That doesn’t make sense with the whole RTS shtick. The zerg are characterized by their swarm. It doesn’t make sense for them to have hero units in the conventional sense. They should be deploying armies of infest kerries against the empire’s zealots. The epic fantasy tropes of personal combat and messianic figures do not fit with the military scifi aesthetic that the story maintained up until that point and for most of the story afterward.

This is an unnecessary plot point. It made more sense IMO when the zerg knew where Aiur was but couldn’t invade until their army had parity with the protoss, hence why they wanted to eat the terrans.

Shifting all the narrative weight from humanity to Kerry specifically feels silly. It’s like the genre changed midstream from military scifi to epic fantasy in space. Why even make a scifi setting if you just want to retell the plot of Warcraft? I didn’t like it.

It doesn’t make sense either for the zerg to engage in diplomacy. That waters down their whole shtick. There’s a reason why in Stellaris the zerg government is incapable of diplomacy: their whole shtick is genocidal gameplay. They eat everyone in their path. They never make peace. That’s their appeal.

Seriously. Would you try to be diplomatic with your livestock? The zerg are alien monsters and have zero reason to engage in diplomacy. Their entire history has consisted of eating every civilization they encounter. Clearly they never needed diplomacy when they ate those people.

It’s absurd that anybody trusts Kerry in BW when she tries diplomacy either. She’s given no indication that she’s trustworthy, the protoss never tried to telepathically test her intentions, and the UED is clearly a safer bet. Then again the writing in BW was probably phoned-in anyway.

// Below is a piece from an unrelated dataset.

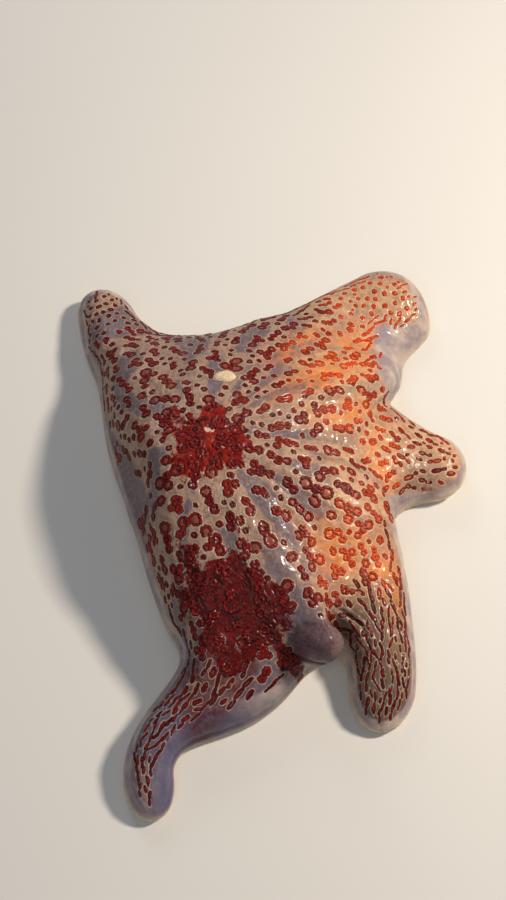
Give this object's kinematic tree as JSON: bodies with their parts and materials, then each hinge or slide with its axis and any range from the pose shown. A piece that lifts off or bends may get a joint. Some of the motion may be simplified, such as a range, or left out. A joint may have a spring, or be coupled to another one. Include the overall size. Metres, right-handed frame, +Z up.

While im sure the zerg would love to be able to create limitless waves of Queen of Blades to send against their enemies, that would require Kerrigan-level psychics to be far more common than they are, and doubly runs the problem that they would first have to be fighting these psychics. The whole point of infesting psychics was to allow the Swarm to counter those of the protoss. The terrans are good for this because most of them aren’t psychic, or aren’t psychic in the way the protoss are, but some still are in a way that is useful for their purposes.

/shrug. It was needed to give the zerg a reason to not just go crush Aiur as soon as the protoss start engaging them anyway.

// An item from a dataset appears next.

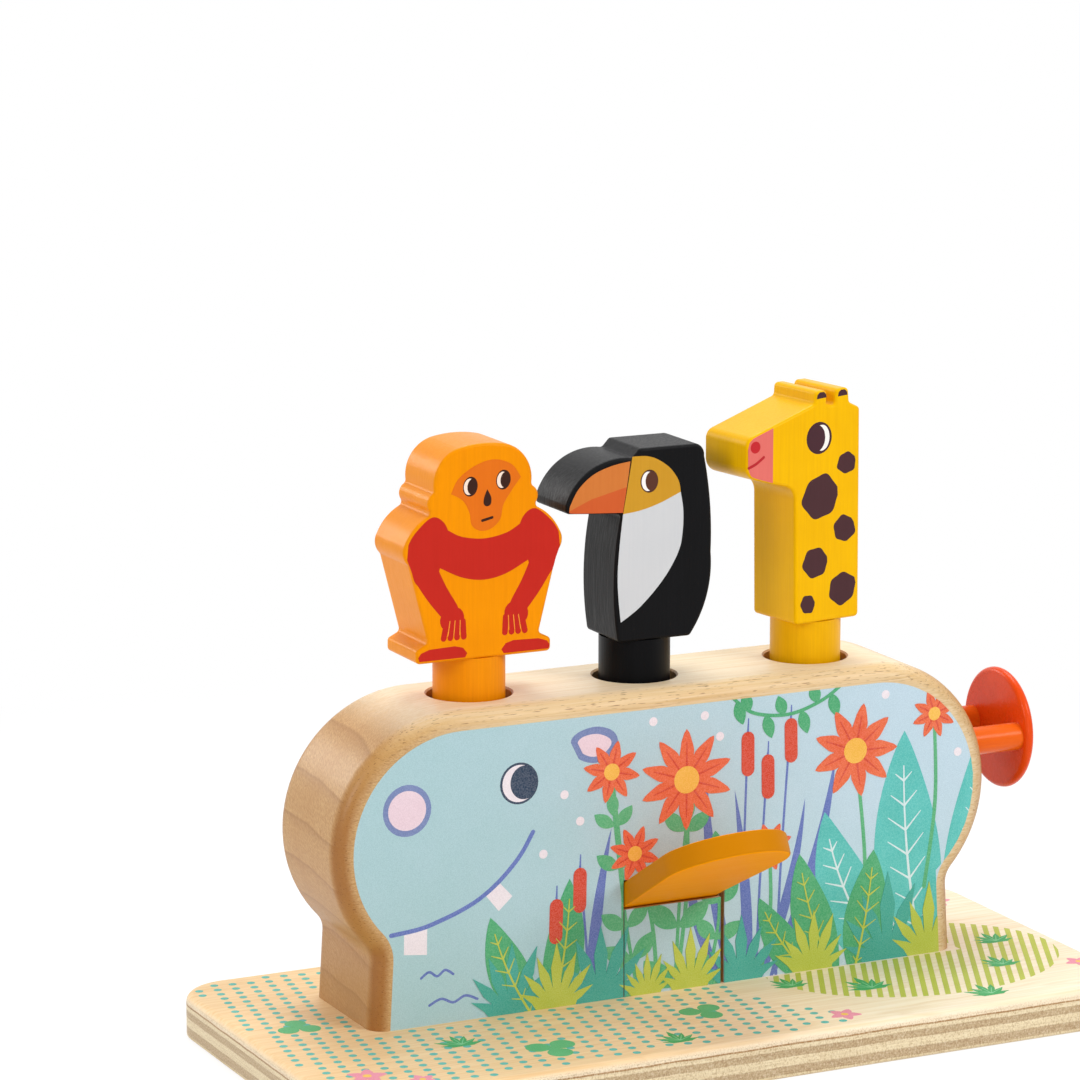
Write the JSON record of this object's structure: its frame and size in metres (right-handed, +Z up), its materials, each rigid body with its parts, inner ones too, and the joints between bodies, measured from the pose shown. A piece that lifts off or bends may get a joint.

StarCraft was never a “military sci-fi” in the way you seem to want it to be, and it never even pretended to be. Right in the beginning, its all about the characters, not the military.

In Brood War, Kerrigan retains her basic humanoid shape (and, oddly, her hostile environment suit), but is visibly less sexualized than in SC2. As far as retcons go, its one of the dumber ones IMO, but its not a plot point either, so whatever.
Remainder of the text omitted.